The financial meltdown has compounded the crisis in what the head of the U.N. Food and Agricultural Organization called a "devastating combination for the world's most vulnerable."

Compared with last year, there are 100 million more people who are hungry, meaning they consume fewer than 1,800 calories a day, the agency said.

"No part of the world is immune," FAO Director-General Jacques Diouf said. "All world regions have been affected by the rise of food insecurity."

The crisis is a humanitarian one, but also a political issue.

Officials presenting the new estimates in Rome sought to stress the link between hunger and instability, noting that soaring prices for staples, such as rice, triggered riots in the developing world last year.

Josette Sheeran of the World Food Program, another U.N. food agency based in Rome, said hungry people rioted in at least 30 countries last year. Most notably, soaring food prices led to deadly riots in Haiti and the overthrow of the prime minister.

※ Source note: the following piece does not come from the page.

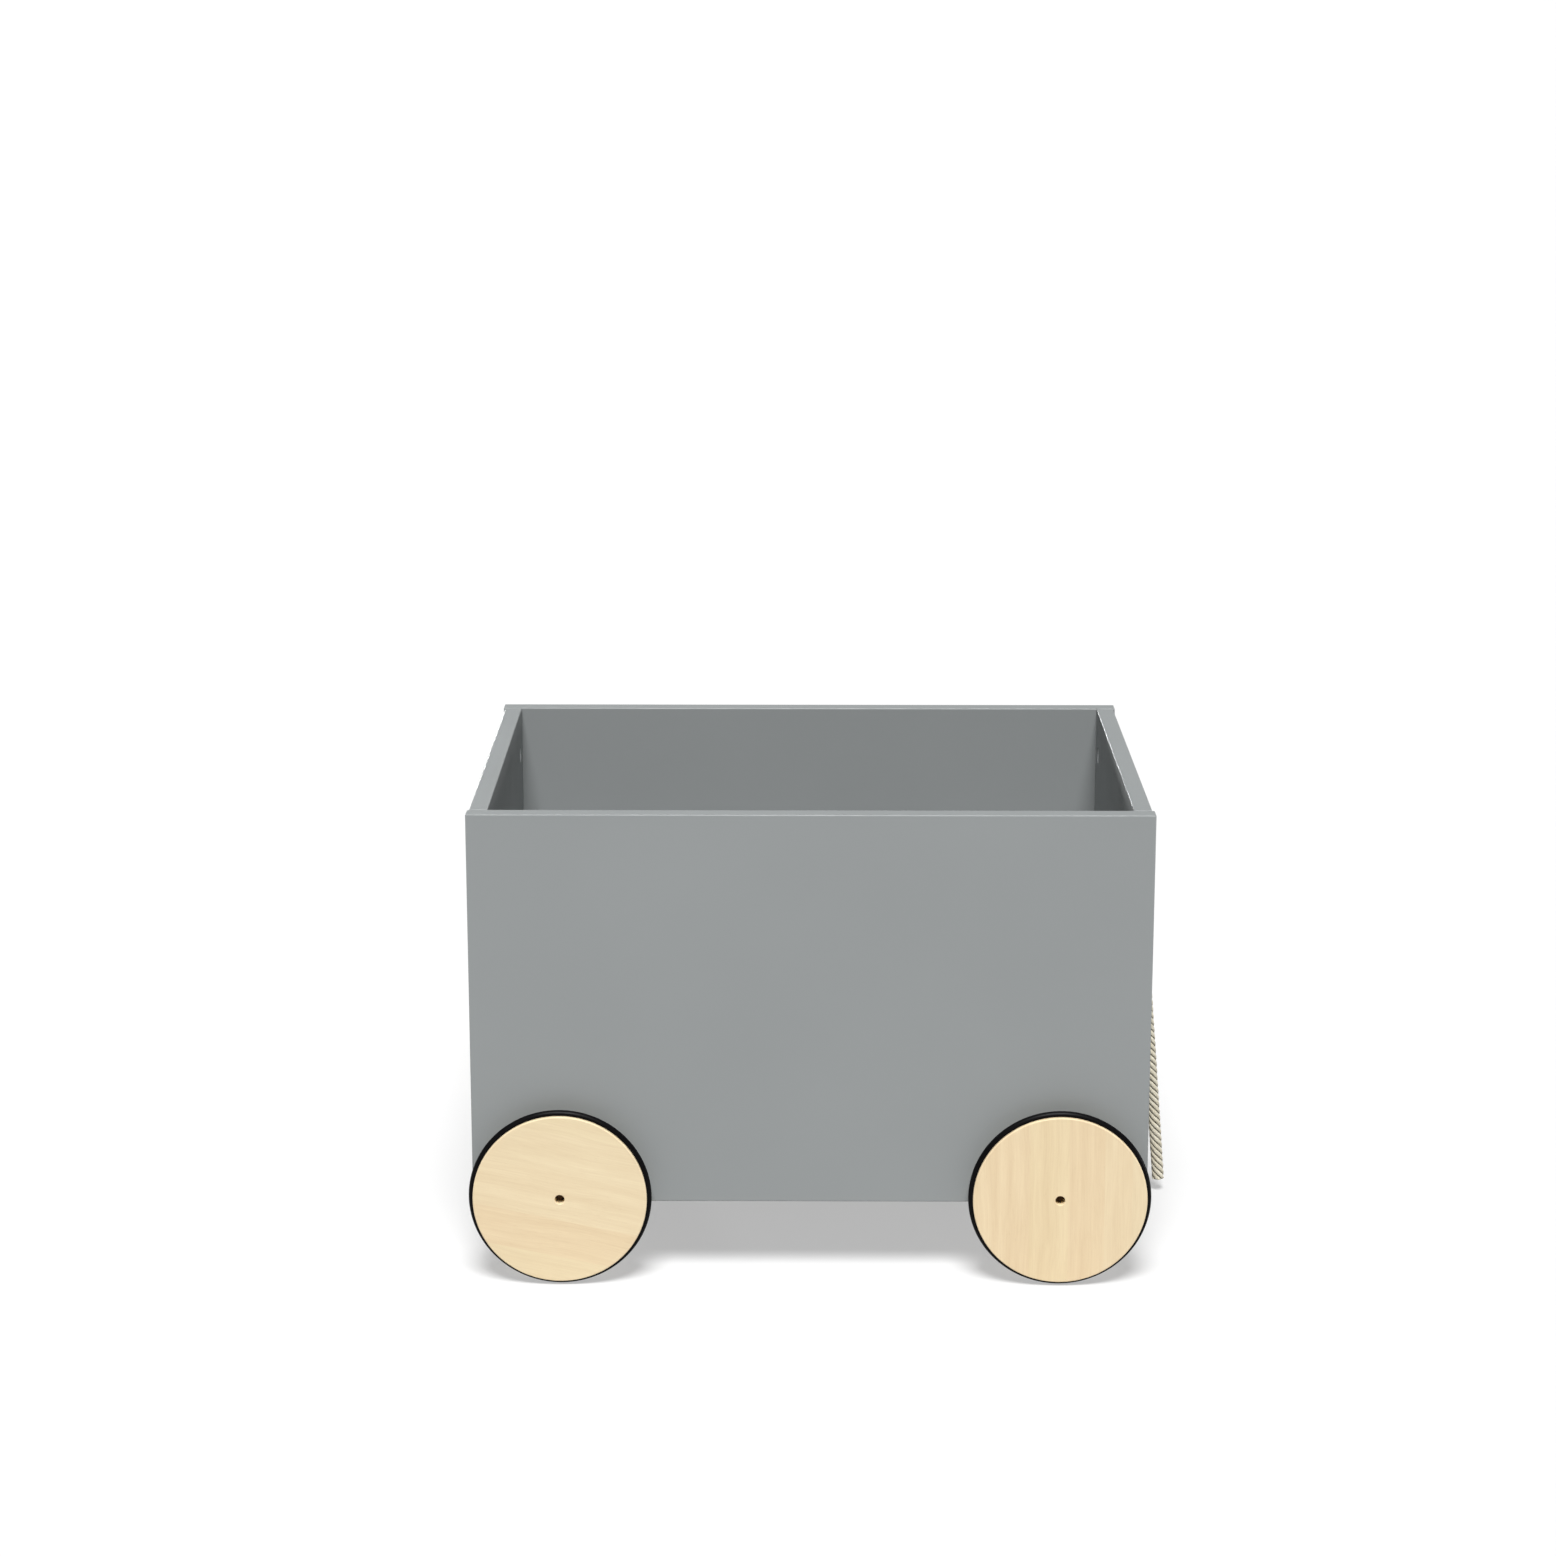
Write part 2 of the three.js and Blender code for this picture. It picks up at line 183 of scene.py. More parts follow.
def push_apart(knot, counts_as_touching):
    between = knot[:, None] - knot[None]
    apart = np.linalg.norm(between, axis=2) + 1e-9
    pressed = (apart < pressed_thickness) & counts_as_touching
    push = between * np.where(pressed, 0.5 * (pressed_thickness / apart - 1), 0)[..., None]
    return push.sum(axis=1) / np.maximum(1, 0.5 * pressed.sum(axis=1))[:, None]


def shorten(knot, link):
    for first in (0, 1):
        a, b = knot[first:-1:2], knot[first + 1::2]
        a = a[: len(b)]
        line = b - a
        long = np.linalg.norm(line, axis=1, keepdims=True)
        slack = 0.5 * (long - link) / long * line
        a += slack
        b -= slack


def tight_knot():
    knot = loose_knot()
    number = np.arange(knot_links)
    links_apart = np.abs(number[:, None] - number[None])
    ends = np.array([[-knot_span / 2, 0, 0], [knot_span / 2, 0, 0]])
    for turn in range(knot_rounds):
        pulled = min(1, turn / (0.7 * knot_rounds))
        link = (knot_loose + (knot_tight - knot_loose) * pulled) / (knot_links - 1)
        knot[1:-1] += 0.3 * ((knot[:-2] + knot[2:]) / 2 - knot[1:-1])
        knot[3:-3] += 0.06 * ((knot[:-6] + knot[6:]) / 2 - knot[3:-3])
        for _ in range(2):
            knot += push_apart(knot, links_apart * link > 1.55 * pressed_thickness)
        for _ in range(6):
            shorten(knot, link)
            knot[[0, -1]] += (ends - knot[[0, -1]]) * (0.02 if pulled < 0.4 else 1)
    return knot


tied = tight_knot()
print("The knot is", (np.ptp(tied, axis=0) * 1000).round(), "mm with its ends")

# %% [markdown]
# The tight knot has both its ends running off at a slant. It is turned so that the standing end runs
# straight through the hole and the short end hangs down, and slid up against the board.

# %% Turn the knot to its place
tail_length = mm(34)  # short end, past the middle of the knot
rope_radius = mm(5.7)
side_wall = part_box("right_side_panel")[0][0]  # inner face of the right side panel


def placed_knot(knot):
    lead = Vector(knot[-1] - knot[-10])
    knot = (knot - knot[-1]) @ np.array(lead.rotation_difference((1, 0, 0)).to_matrix()).T
    _, tail_y, tail_z = knot[0] - knot[10]
    hang = -math.pi / 2 - math.atan2(tail_z, tail_y)
    knot = knot @ np.array(Matrix.Rotation(hang, 3, "X")).T
    heart = knot[np.abs(knot[:, 1]) > mm(5)]
    knot[:, 0] += side_wall - mm(0.4) - rope_radius - heart[:, 0].max()
    knot += (0, rope_points[0].y, rope_points[0].z)
    lowest = knot[np.abs(knot[:, 1]) > mm(5), 2].mean() - tail_length
    shown = (knot[:, 0] < rope_points[0].x - mm(1.5)) & (knot[:, 2] > lowest)
    return knot[shown]


hung = placed_knot(tied)
knot_route = smooth_route(list(hung) + [rope_points[0]], lay_step)
print("The knot takes", round(len(knot_route) * lay_step, 3), "m of rope")

# %% [markdown]
# ## Laying the strands along the route
#
# Every ring of the straight rope goes to one place on the route. The two directions across the rope
# are carried from ring to ring and only straightened, never spun, so the rope doesn't twist more in
# its bends. Each vertex also remembers its place in its own strand and how far out it lies, because
# the cotton finish follows the strand and paints shade, a darker colour, into the grooves.

# %% Straight rope, then laid rope
strand_count = 5
strand_middle = mm(3.6)  # middle of a strand, from the middle of the rope
strand_height, strand_width = mm(2.1), mm(2.62)  # half a strand's section, outwards and sideways
core_radius = mm(1.9)
lay_length = mm(34)  # length of one whole turn of a strand; the strands turn to the left
yarns, yarn_depth, yarn_lay = 7, 0.055, mm(21)
strand_sides = 24


def strand_ring(bm, height, width, out, turn):
    ring = bmesh.ops.create_circle(bm, segments=strand_sides, radius=1)["verts"]
    for number, vert in enumerate(ring):
        vert[bm.verts.layers.float["around"]] = math.atan2(vert.co.y, vert.co.x)
        vert[bm.verts.layers.float["strand"]] = turn
        vert[bm.verts.layers.float["out"]] = out
    bmesh.ops.scale(bm, vec=(height, width, 1), verts=ring)
    bmesh.ops.translate(bm, vec=(out, 0, 0), verts=ring)
    bmesh.ops.rotate(bm, cent=(0, 0, 0), matrix=Matrix.Rotation(turn, 3, "Z"), verts=ring)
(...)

"A hungry world is a dangerous world," Sheeran said. "Without food, people have only three options: They riot, they emigrate, or they die. None of these are acceptable options."

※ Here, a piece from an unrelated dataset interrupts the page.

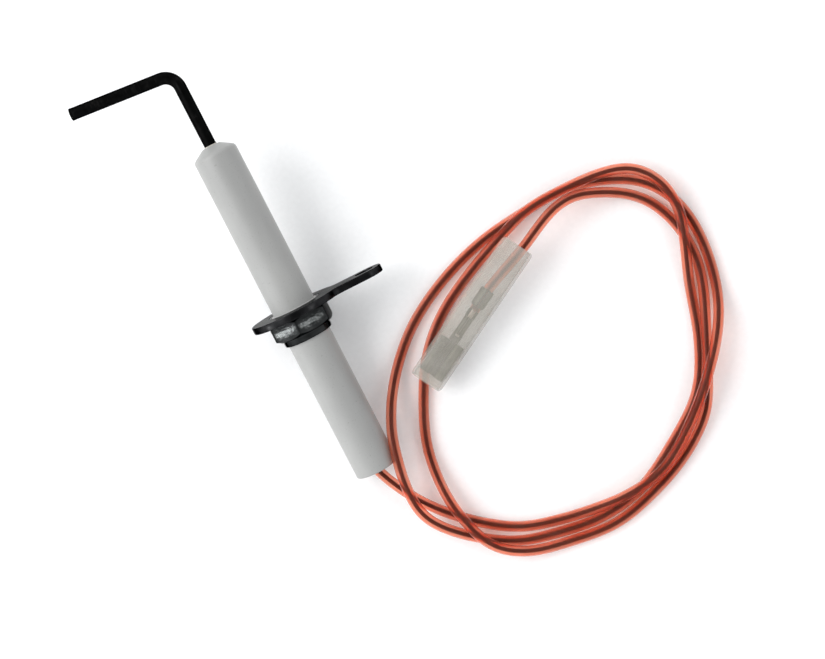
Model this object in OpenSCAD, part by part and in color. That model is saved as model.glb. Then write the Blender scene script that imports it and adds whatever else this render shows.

Even though prices have retreated from their mid-2008 highs, they are still "stubbornly high" in some domestic markets, according to the FAO. On average, food prices were 24 percent higher in real terms at the end of 2008 compared with 2006, it said.

"Malnutrition kills through the fact that it weakens the immune system of a child," said Andrei Engstrand-Neacsu, a Kenya-based spokesman for the International Federation of Red Cross and Red Crescent Societies in East Africa. Some 22 million of the one billion hungry people counted by the United Nations are in the drought-stricken Horn of Africa, he said.

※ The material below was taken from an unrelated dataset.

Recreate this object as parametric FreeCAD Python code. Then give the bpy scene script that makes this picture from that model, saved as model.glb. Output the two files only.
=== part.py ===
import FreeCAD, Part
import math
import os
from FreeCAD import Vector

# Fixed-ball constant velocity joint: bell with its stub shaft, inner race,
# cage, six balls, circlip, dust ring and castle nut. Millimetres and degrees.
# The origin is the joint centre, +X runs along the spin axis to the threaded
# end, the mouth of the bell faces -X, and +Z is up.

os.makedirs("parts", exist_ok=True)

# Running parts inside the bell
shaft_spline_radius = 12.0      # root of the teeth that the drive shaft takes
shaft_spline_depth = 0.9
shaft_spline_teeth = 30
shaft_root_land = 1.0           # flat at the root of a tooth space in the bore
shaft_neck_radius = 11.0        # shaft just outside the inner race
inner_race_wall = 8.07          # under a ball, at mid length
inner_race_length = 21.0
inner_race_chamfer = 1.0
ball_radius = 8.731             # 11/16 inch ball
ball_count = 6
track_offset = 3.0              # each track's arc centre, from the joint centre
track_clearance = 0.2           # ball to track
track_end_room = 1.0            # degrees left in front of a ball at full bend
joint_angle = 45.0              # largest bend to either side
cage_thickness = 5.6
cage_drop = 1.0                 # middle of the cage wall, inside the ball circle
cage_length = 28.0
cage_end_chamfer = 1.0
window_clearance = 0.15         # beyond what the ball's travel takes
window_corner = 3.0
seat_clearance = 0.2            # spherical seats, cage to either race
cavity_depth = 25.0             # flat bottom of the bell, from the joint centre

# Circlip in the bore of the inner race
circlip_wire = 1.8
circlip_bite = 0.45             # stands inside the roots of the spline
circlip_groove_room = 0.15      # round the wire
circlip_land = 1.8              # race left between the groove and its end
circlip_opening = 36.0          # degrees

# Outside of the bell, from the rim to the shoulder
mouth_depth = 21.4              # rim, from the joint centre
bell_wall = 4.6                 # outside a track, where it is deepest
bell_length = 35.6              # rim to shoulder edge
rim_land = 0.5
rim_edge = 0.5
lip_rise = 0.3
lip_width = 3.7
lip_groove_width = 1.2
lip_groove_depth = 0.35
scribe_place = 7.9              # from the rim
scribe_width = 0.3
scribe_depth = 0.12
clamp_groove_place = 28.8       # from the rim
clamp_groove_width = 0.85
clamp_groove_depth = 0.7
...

Engstrand-Neacsu said he had just returned from a corner of southern Ethiopia on the Kenyan border where the food situation is dire, and had been speaking to a family who lost a child to malaria in February. The parents said they were told he could not be saved because he was malnourished.

Engstrand-Neacsu called on donors to act before "skeletal African children are shown on the television screen at dinnertime" in the West.

The number of hungry people is estimated to have reached 1.02 billion - up 11 percent from last year's 915 million, the FAO said. It said it based its estimate on analysis by the U.S. Department of Agriculture.

The FAO said the rate of hunger was rising also - that is, the number of hungry people is growing more quickly than the world population. Officials did not provide a rate but said the trend began two years ago.

Almost all the world's undernourished live in developing countries. But all regions of the world have registered two-digit increases in hunger from last year.

The world's most populous region, Asia and the Pacific, has the largest number of hungry people - 642 million, up 10.5 percent from last year. Sub-Saharan Africa registers 265 million undernourished, an 11.8 percent increase.

Even in the developed world, undernourishment is a growing concern, with 15 million in all and a 15.4 percent increase, the sharpest rise around the world, the FAO said.

The dire figures make it highly unlikely that a goal set by the wealthiest nations to cut hunger in the world in half by 2015 will be met, though officials vow to press world leaders at the Group of Eight summit in Italy next month.